— begin Entries provided —
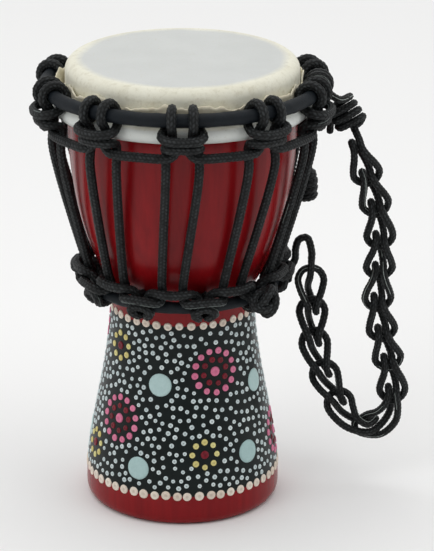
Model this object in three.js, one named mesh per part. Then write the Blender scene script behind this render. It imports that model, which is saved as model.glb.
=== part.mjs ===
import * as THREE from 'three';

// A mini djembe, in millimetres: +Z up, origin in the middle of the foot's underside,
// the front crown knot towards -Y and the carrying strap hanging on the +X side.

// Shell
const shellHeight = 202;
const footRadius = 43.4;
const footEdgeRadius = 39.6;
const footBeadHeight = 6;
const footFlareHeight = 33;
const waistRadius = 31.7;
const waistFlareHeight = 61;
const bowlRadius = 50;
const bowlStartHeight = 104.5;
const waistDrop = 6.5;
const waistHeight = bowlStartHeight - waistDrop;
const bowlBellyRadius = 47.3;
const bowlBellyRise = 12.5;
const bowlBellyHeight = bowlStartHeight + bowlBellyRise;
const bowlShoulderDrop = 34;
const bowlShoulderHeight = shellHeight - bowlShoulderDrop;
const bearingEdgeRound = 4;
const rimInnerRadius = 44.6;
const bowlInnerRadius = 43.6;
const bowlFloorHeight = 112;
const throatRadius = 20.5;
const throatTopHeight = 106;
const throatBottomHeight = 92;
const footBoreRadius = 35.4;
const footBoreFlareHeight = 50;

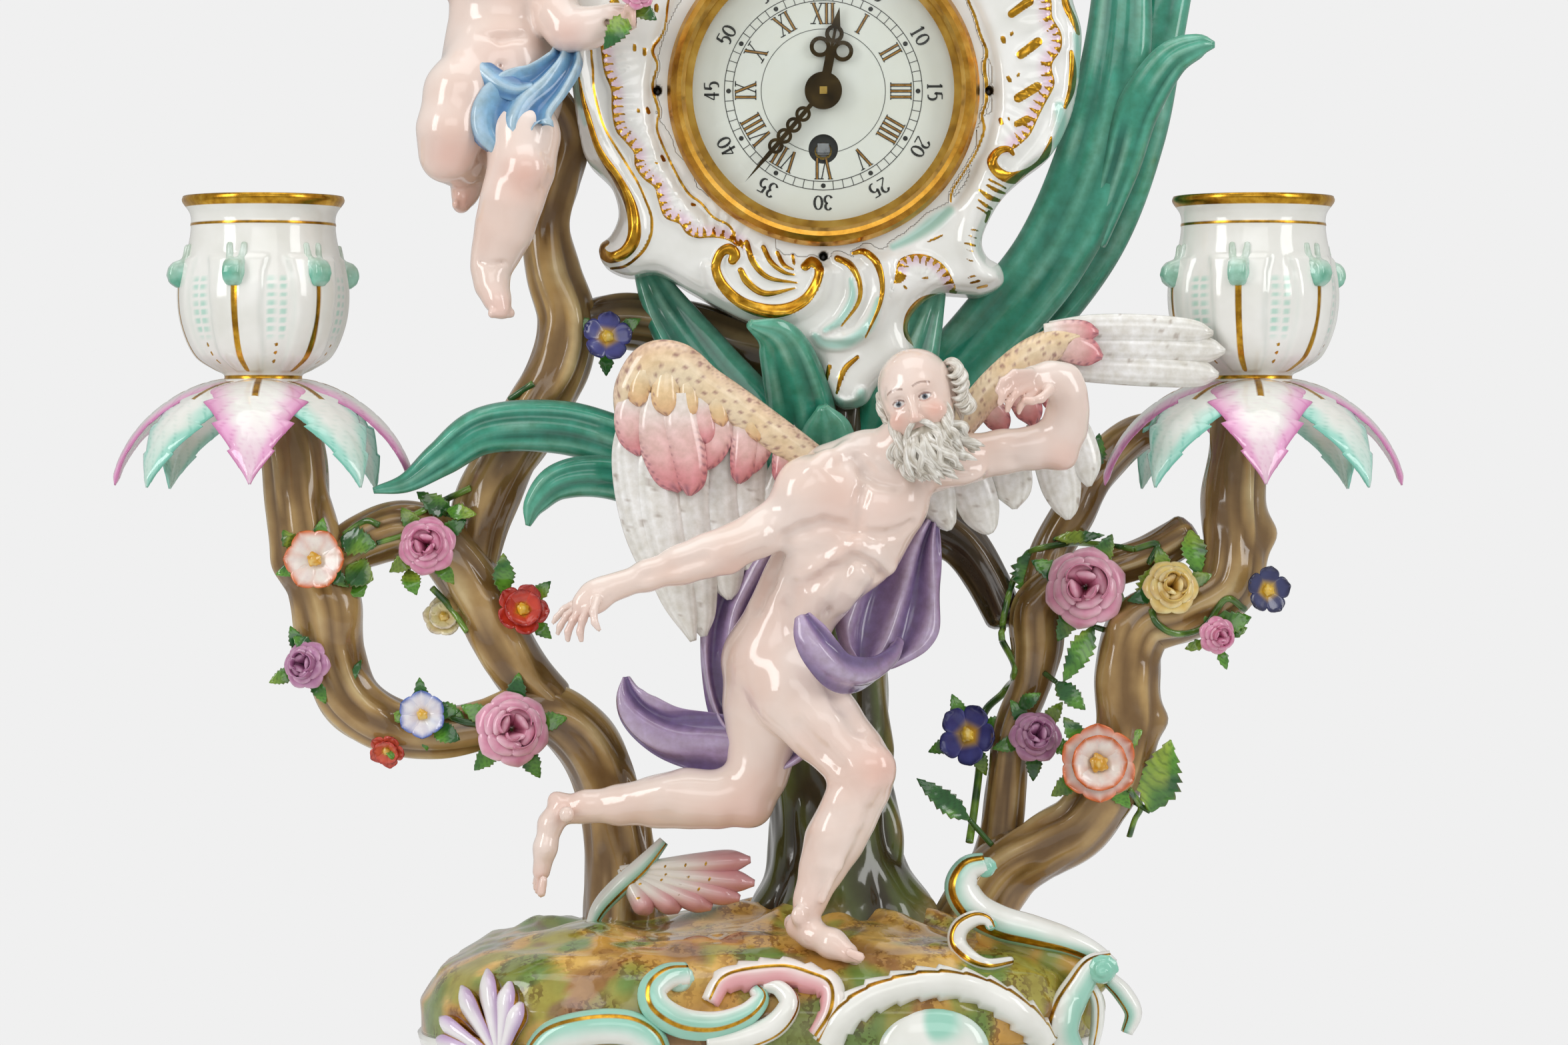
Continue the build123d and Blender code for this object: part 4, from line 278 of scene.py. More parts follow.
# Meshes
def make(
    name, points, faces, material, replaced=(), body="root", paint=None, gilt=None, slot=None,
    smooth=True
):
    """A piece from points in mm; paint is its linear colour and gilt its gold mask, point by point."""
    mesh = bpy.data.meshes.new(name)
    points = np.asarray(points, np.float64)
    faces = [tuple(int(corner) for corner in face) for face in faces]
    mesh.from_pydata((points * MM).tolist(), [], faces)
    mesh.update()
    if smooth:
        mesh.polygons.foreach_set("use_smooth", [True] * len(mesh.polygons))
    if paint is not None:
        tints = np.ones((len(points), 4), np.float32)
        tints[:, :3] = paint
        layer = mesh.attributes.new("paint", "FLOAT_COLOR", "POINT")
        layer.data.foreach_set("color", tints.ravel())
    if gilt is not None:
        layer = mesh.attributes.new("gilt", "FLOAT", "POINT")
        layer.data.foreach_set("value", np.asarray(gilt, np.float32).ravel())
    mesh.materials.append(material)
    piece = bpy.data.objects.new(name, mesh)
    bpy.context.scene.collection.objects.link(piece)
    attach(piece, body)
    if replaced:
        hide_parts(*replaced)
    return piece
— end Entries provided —
→ Short task
Print all of the entries exactly as they are written.

→ Result of this exercise
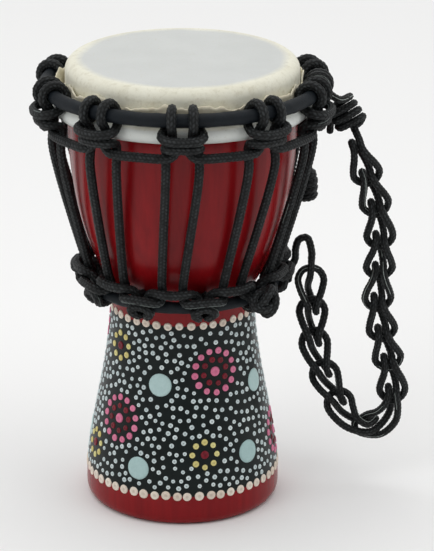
Model this object in three.js, one named mesh per part. Then write the Blender scene script behind this render. It imports that model, which is saved as model.glb.
=== part.mjs ===
import * as THREE from 'three';

// A mini djembe, in millimetres: +Z up, origin in the middle of the foot's underside,
// the front crown knot towards -Y and the carrying strap hanging on the +X side.

// Shell
const shellHeight = 202;
const footRadius = 43.4;
const footEdgeRadius = 39.6;
const footBeadHeight = 6;
const footFlareHeight = 33;
const waistRadius = 31.7;
const waistFlareHeight = 61;
const bowlRadius = 50;
const bowlStartHeight = 104.5;
const waistDrop = 6.5;
const waistHeight = bowlStartHeight - waistDrop;
const bowlBellyRadius = 47.3;
const bowlBellyRise = 12.5;
const bowlBellyHeight = bowlStartHeight + bowlBellyRise;
const bowlShoulderDrop = 34;
const bowlShoulderHeight = shellHeight - bowlShoulderDrop;
const bearingEdgeRound = 4;
const rimInnerRadius = 44.6;
const bowlInnerRadius = 43.6;
const bowlFloorHeight = 112;
const throatRadius = 20.5;
const throatTopHeight = 106;
const throatBottomHeight = 92;
const footBoreRadius = 35.4;
const footBoreFlareHeight = 50;

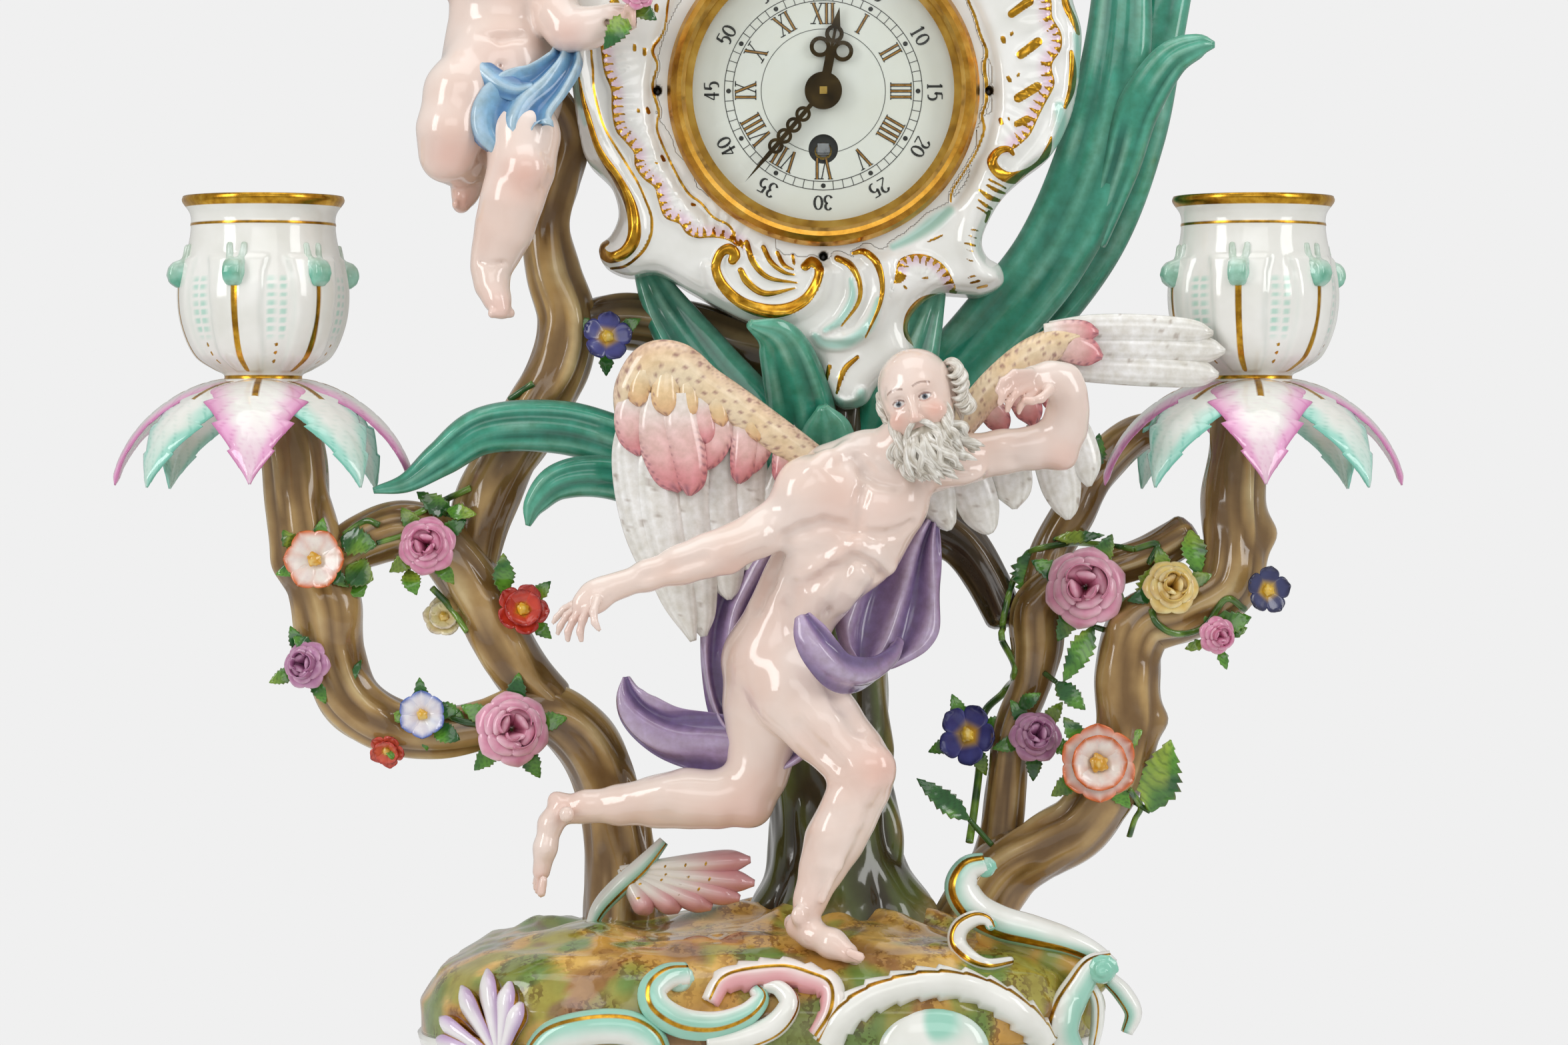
Continue the build123d and Blender code for this object: part 4, from line 278 of scene.py. More parts follow.
# Meshes
def make(
    name, points, faces, material, replaced=(), body="root", paint=None, gilt=None, slot=None,
    smooth=True
):
    """A piece from points in mm; paint is its linear colour and gilt its gold mask, point by point."""
    mesh = bpy.data.meshes.new(name)
    points = np.asarray(points, np.float64)
    faces = [tuple(int(corner) for corner in face) for face in faces]
    mesh.from_pydata((points * MM).tolist(), [], faces)
    mesh.update()
    if smooth:
        mesh.polygons.foreach_set("use_smooth", [True] * len(mesh.polygons))
    if paint is not None:
        tints = np.ones((len(points), 4), np.float32)
        tints[:, :3] = paint
        layer = mesh.attributes.new("paint", "FLOAT_COLOR", "POINT")
        layer.data.foreach_set("color", tints.ravel())
    if gilt is not None:
        layer = mesh.attributes.new("gilt", "FLOAT", "POINT")
        layer.data.foreach_set("value", np.asarray(gilt, np.float32).ravel())
    mesh.materials.append(material)
    piece = bpy.data.objects.new(name, mesh)
    bpy.context.scene.collection.objects.link(piece)
    attach(piece, body)
    if replaced:
        hide_parts(*replaced)
    return piece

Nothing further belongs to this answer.